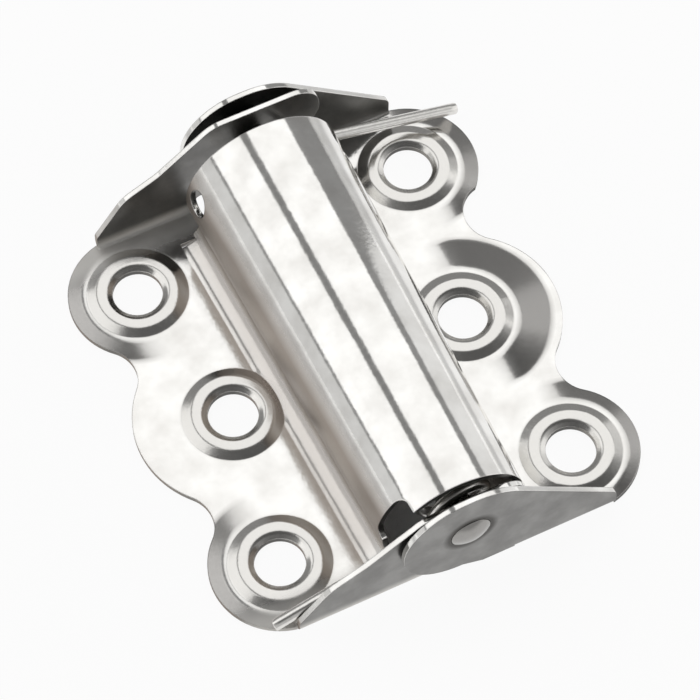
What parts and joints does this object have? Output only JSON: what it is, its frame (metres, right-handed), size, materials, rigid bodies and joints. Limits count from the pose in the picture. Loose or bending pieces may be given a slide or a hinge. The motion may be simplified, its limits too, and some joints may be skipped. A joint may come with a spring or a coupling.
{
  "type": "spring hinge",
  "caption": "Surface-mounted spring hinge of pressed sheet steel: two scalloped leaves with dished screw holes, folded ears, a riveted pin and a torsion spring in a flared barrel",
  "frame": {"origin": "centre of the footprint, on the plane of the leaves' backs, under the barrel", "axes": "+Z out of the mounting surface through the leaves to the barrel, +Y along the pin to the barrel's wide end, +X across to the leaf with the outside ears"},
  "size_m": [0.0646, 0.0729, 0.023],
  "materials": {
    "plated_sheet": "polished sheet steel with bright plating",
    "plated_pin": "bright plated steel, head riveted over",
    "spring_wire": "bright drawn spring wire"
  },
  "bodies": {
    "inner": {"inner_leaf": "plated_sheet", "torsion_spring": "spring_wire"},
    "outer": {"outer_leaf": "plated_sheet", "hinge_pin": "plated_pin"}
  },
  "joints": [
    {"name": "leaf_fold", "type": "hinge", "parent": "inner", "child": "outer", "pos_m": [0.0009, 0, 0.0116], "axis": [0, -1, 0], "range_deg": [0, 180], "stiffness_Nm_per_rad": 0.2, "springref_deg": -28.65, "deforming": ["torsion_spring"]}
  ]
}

Goal of the exercise:
Copy all of the data exactly.

Task response:
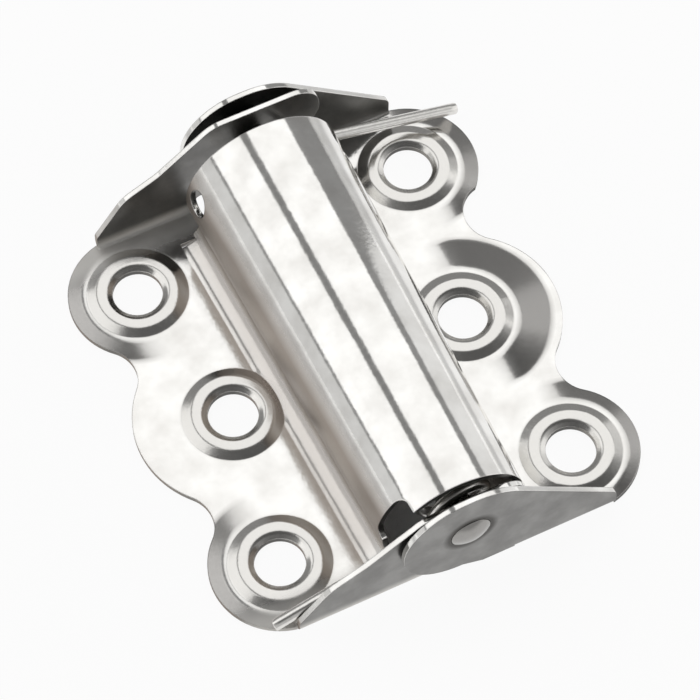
What parts and joints does this object have? Output only JSON: what it is, its frame (metres, right-handed), size, materials, rigid bodies and joints. Limits count from the pose in the picture. Loose or bending pieces may be given a slide or a hinge. The motion may be simplified, its limits too, and some joints may be skipped. A joint may come with a spring or a coupling.
{
  "type": "spring hinge",
  "caption": "Surface-mounted spring hinge of pressed sheet steel: two scalloped leaves with dished screw holes, folded ears, a riveted pin and a torsion spring in a flared barrel",
  "frame": {"origin": "centre of the footprint, on the plane of the leaves' backs, under the barrel", "axes": "+Z out of the mounting surface through the leaves to the barrel, +Y along the pin to the barrel's wide end, +X across to the leaf with the outside ears"},
  "size_m": [0.0646, 0.0729, 0.023],
  "materials": {
    "plated_sheet": "polished sheet steel with bright plating",
    "plated_pin": "bright plated steel, head riveted over",
    "spring_wire": "bright drawn spring wire"
  },
  "bodies": {
    "inner": {"inner_leaf": "plated_sheet", "torsion_spring": "spring_wire"},
    "outer": {"outer_leaf": "plated_sheet", "hinge_pin": "plated_pin"}
  },
  "joints": [
    {"name": "leaf_fold", "type": "hinge", "parent": "inner", "child": "outer", "pos_m": [0.0009, 0, 0.0116], "axis": [0, -1, 0], "range_deg": [0, 180], "stiffness_Nm_per_rad": 0.2, "springref_deg": -28.65, "deforming": ["torsion_spring"]}
  ]
}